Mayotte est une île de l’Océan Indien, minuscule territoire français au milieu des Comores (nord-est de Madagascar).
Les “expatriés” français s’y comportent en privilégiés, comme des coloniaux à l’ancienne. La population de couleur y vit chichement, défendant les quelques acquis que leur confère leur appartenance à la France. Acquis inestimables pour les innombrables Comoriens, dénués de tout, des îles environnantes, qui cherchent à gagner cet Eldorado, à la recherche d’un revenu, de soins médicaux, ou de la nationalité française pour leur bébé à naître – en vertu du fameux « droit du sol ». Mais la lutte pour les refouler s’intensifie.
Cet épais roman graphique en noir et blanc est un témoignage à charge d’une force impressionnante. Toute l’habileté de l’auteur est de ne pas focaliser l’histoire sur le drame de l’immigration clandestine, mais de faire de celui-ci une toile de fond devant laquelle s’agitent quatre personnages, des nantis blancs vivant en milieu clos – une petite île favorise les rencontres, les conversations, les états d’âmes-, et plus ou moins conscients de la situation sociale. Les dialogues sont d’une rare justesse. Le dessin également, d’un réalisme stylisé, au trait fort et lâché, individualisant clairement les protagonistes et leur donnant une réelle expressivité par son utilisation des aplats noirs.

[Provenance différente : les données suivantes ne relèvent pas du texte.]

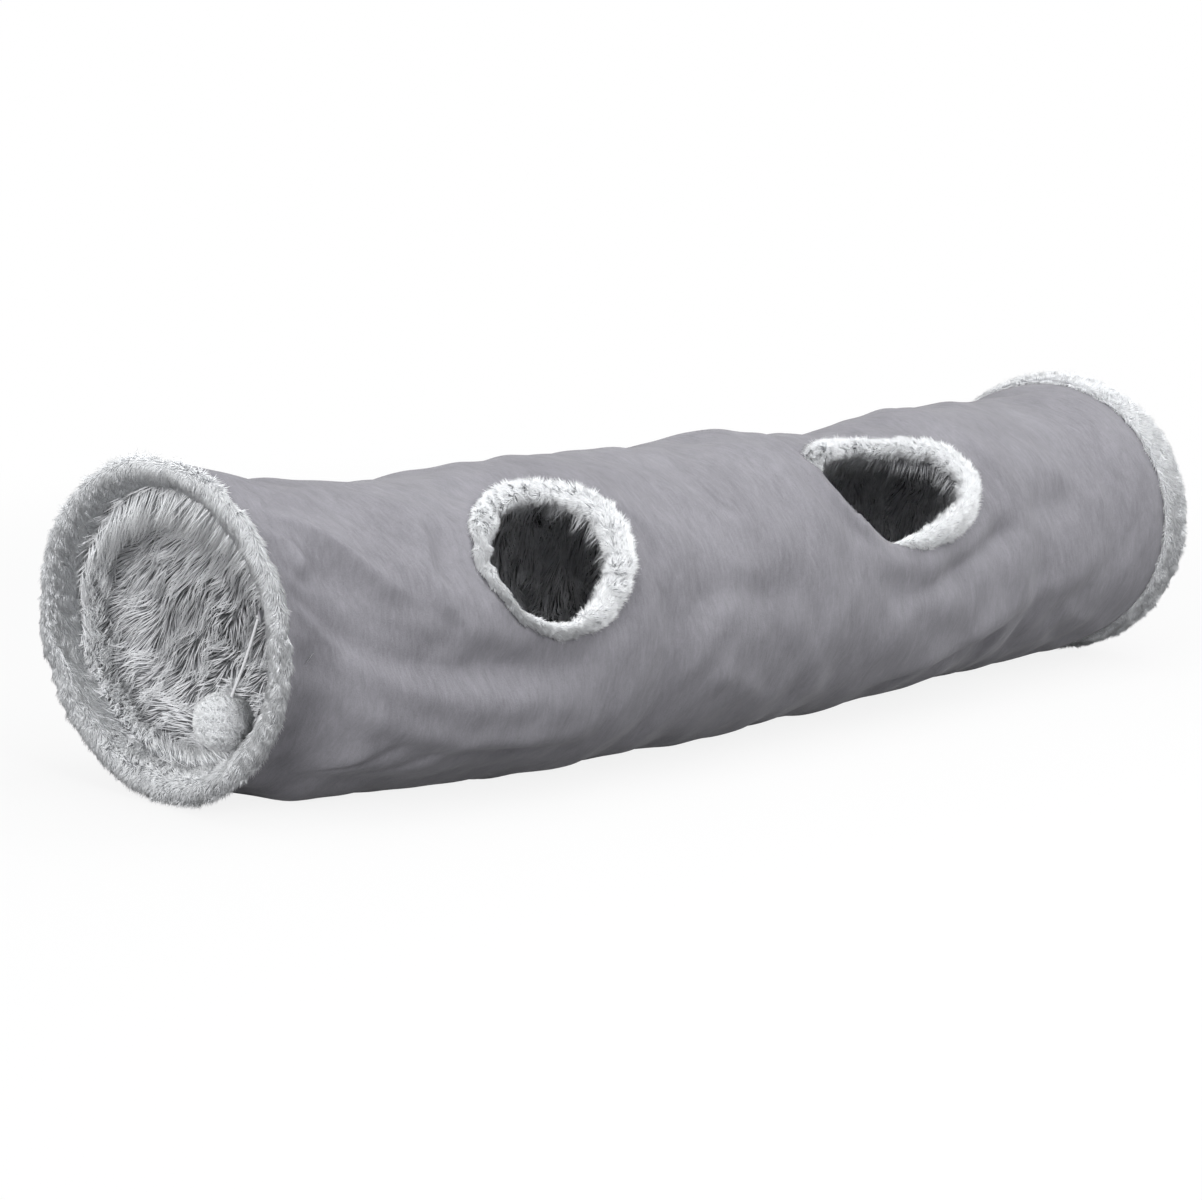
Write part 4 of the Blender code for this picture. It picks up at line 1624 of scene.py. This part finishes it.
@dataclass(frozen=True)
class WindowTrim:
    """Plush ring round a window, lying on the cloth of its bay.

    Attributes:
        tube: The tube.
        window: The window.
        width: Width of the ring where it is widest.
        narrow_share: Share of that width that it has where it is narrowest.
        widest: Where round the window it is widest.
        crown: How far it stands out from the shell.
        deep: How far it reaches inwards.
        sway: How uneven it is.
        sway_size: Usual size of its lumps.
        steps: How many parts it has round the window.
        section_steps: How many parts its section has.
        pile: How its plush stands.
        gap: Distance between tufts.
        reach: How far outside the window the rays start that look for the shell.
        tucked: Where round the window it sinks behind the fold.
    """

    tube: Tube
    window: Window
    width: float = 0.0170
    narrow_share: float = 0.15
    widest: float = math.radians(45)
    crown: float = 0.0048
    deep: float = 0.0110
    sway: float = 0.0009
    sway_size: float = 0.03
    steps: int = 150
    section_steps: int = 16
    pile: Pile = Pile(
        length=0.0090,
        width=0.0010,
        stand=0.32,
        lay_round=0.46,
        lay_across=0.02,
        droop=0.14,
        hang=0.06,
        clump=0.30,
        clump_size=0.010,
        bends=1,
        stray=0.24,
    )
    gap: float = 0.00106
    reach: float = 0.05
    tucked: float = math.radians(205)

    def _width_share(self, turn: Array) -> Array:
        """Width of the ring at angles round the window, as a share of the widest.

        Args:
            turn: The angles.

        Returns:
            The shares.
        """
        wide_share = eased(np.cos(turn - self.widest), -1.1, -0.1)
        return self.narrow_share + (1 - self.narrow_share) * wide_share

    def _points(self, skin: BVHTree, turns: Array, rounds: Array) -> Array:
        """Points of the ring: first round the window, then round its section.

        Args:
            skin: The uncut shell.
            turns: Angles round the window.
            rounds: Angles round the section, 0 at the outer rim and growing over the top.

        Returns:
            A grid of points.
        """
        middle, long_axis, up_axis, out = self.tube.window_axes(self.window)
        grid = np.zeros((len(turns), len(rounds), 3))
        for i, turn in enumerate(turns):
            width = self.width * float(self._width_share(turn))
            sunk = self.window.tuck * float(eased(np.cos(turn - self.tucked), 0.25, 0.75))
            for j, lap in enumerate(rounds):
                inset = width * (0.5 - 0.5 * math.cos(lap))
                side = long_axis * (self.window.length / 2 - inset) * math.cos(turn)
                side = side + up_axis * (self.window.height / 2 - inset) * math.sin(turn)
                hit = skin.ray_cast(middle + side + out * self.reach, -out)[0]
                rise = math.sin(lap)
                rise *= self.crown if rise > 0 else self.deep
                grid[i, j] = hit + out * (rise - sunk)
        lumps = wander(grid.reshape(-1, 3), self.sway_size, 31).reshape(grid.shape)
        return grid + lumps * self.sway

    def build(self, skin: BVHTree, finish: PlushFinish, effects: Effects) -> None:
        """Build the trim and its pile.

        Args:
            skin: The uncut shell that it lies on.
            finish: Finish of the plush.
            effects: The shared shader groups.
        """
        name = self.window.name + "_trim"
        columns, rows = self.steps, self.section_steps
        points = self._points(
            skin,
            np.linspace(0, TURN, columns, endpoint=False),
            np.linspace(0, TURN, rows, endpoint=False),
        )
        bm = bmesh.new()
        bmesh.ops.create_grid(bm, x_segments=columns, y_segments=rows, size=0.5)
        for vert in bm.verts:
            column = round((vert.co.x + 0.5) * columns) % columns
            row = round((vert.co.y + 0.5) * rows) % rows
            vert.co = points[column, row]
        bmesh.ops.remove_doubles(bm, verts=bm.verts, dist=1e-6)
        ring = finish_piece(mesh_of(bm, name + "_ring"), name + "_ring", finish.backing())
        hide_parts(name)
        self.tube.fold_with_bay(ring, self.window.bay)

        girth = math.pi * (self.width + self.crown)
        length = math.pi * (self.window.length + self.window.height) / 2
        columns, rows = round(length / self.gap), round(girth / self.gap)
        points = self._points(
            skin,
            np.linspace(0, TURN, columns, endpoint=False),
            np.linspace(-0.25 * math.pi, 1.25 * math.pi, rows),
        )
        core = np.broadcast_to(points.mean(axis=1, keepdims=True), points.shape)
        bed = Bed.of_grid(points, core, False, 70 + self.window.bay)
        middle, long_axis, up_axis, _ = self.tube.window_axes(self.window)
        tufts = wander(bed.roots, 0.016, 80 + self.window.bay)[:, 0]
        away = bed.roots - np.array(middle)
        turn = np.arctan2(away @ np.array(up_axis), away @ np.array(long_axis))
        lengths = 0.50 + 0.52 * self._width_share(turn) + 0.9 * eased(tufts, 0.95, 1.6)
        mesh = self.pile.grow(bed, name + "_pile", 140 + self.window.bay, lengths)
        fur = finish_piece(mesh, name + "_pile", finish.pile(effects))
        self.tube.fold_with_bay(fur, self.window.bay)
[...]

Pendant que ce déroule sur quatre cent vingts pages ce tableau de moeurs foisonnant et divertissant, presque léger, huit doubles planches entrecoupent ça et là le récit de ces vies dérisoires et terriblement humaines, rappelant qu’une barque pleine à craquer de migrants fait route de nuit vers Mayotte. En épilogue, les trois dernières planches, nocturnes, bouleversent le coeur. Tout l’album n’existe que pour elles.D.O. et X.B.